Читаем Высоцкий и другие. Памяти живых и мертвых полностью

Автор должен повиниться за досадную оговорку (опечатку, описку, обмолвку, как угодно) в рассказе «Не от мира сего последняя дрянь»: в одном месте я назвал литературного персонажа Леонида Иосифом. Так случается сплошь и рядом — см., к примеру, последнюю главу «Капитанской дочки» и проч. Не в оправдание, а в пояснение этого парапраксиса, который Фрейд объясняет в «Психопатологии обыденной жизни» случайным выходом наружу бессознательного, должен сообщить, что в последнее время много занимаюсь Иосифом Бродским: полгода назад в Москве вышел мой килограммовый фолиант о нем «Иосиф Бродский. Апофеоз одиночества», а сейчас подготовил новое издание этой книги, сокращенное и дополненное «Бродский. Двойник с чужим лицом». Короче, голова моя по самое некуда забита Бродским, вот имя его и выскочило, как черт из табакерки, в неположенном месте, тем более он тоже фигурант этого рассказа, пусть и маргинальный.

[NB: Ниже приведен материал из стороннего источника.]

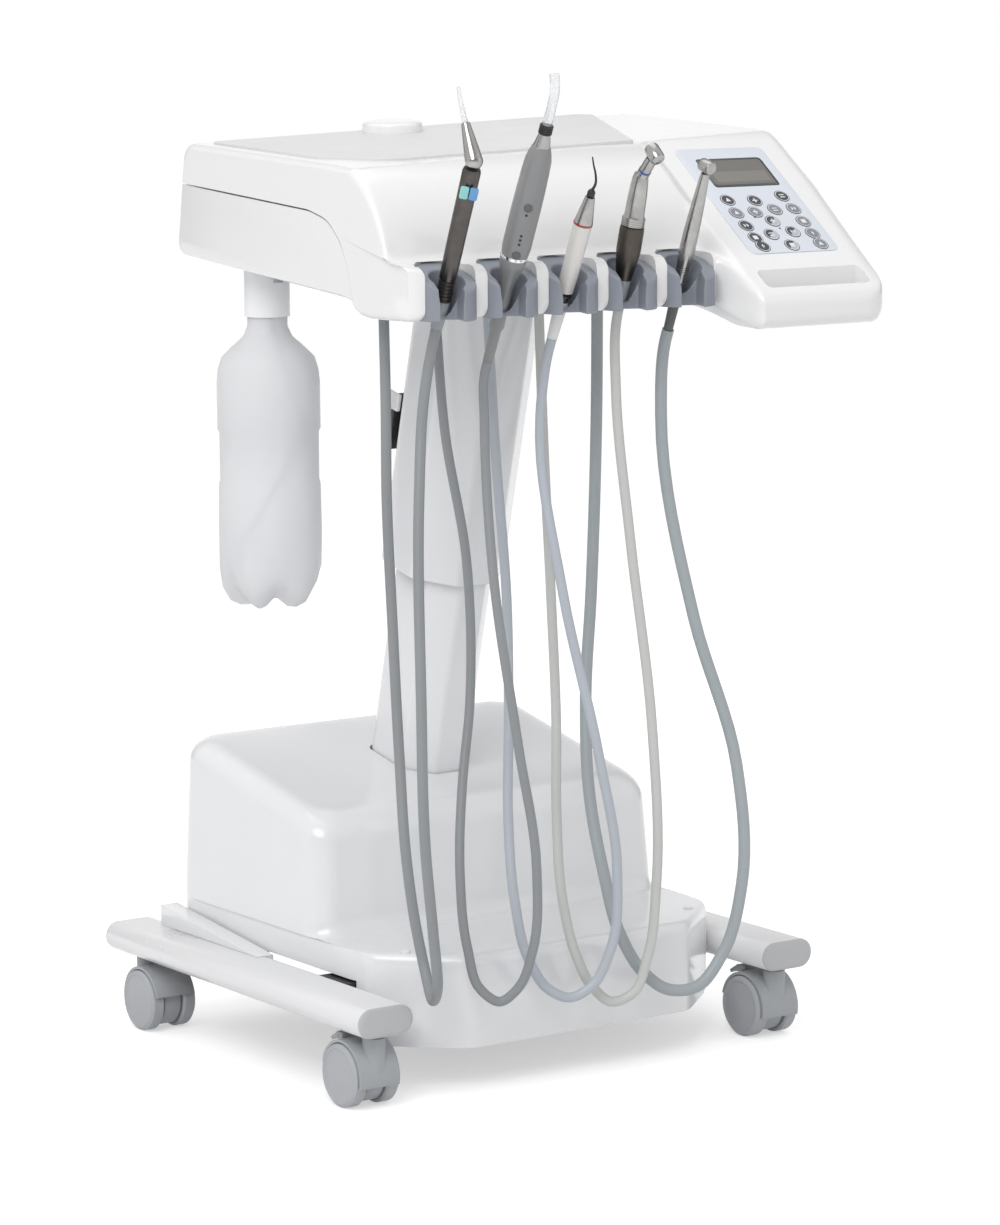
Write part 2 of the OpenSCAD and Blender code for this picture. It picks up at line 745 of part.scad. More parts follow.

Не винитесь за эту оговорку, Автор! Она сразу видна любому внимательному читателю. В литературе всякое бывает. А рассказ прекрасный. В нем есть что-то Бунинское.


Вот так новогодний подарочек! А как задушевно написан!

Гениальное Новогоднее!

Enjoyed reading this wonderful, intriguing story, from its great title to the unusual plot. «Innocent» betrayal, which cannot lead to jealousy, even for the husband. Birth of a «holy» child, defying the physical death of his father who will never see him alive. A New Year’s day treat! T ank you.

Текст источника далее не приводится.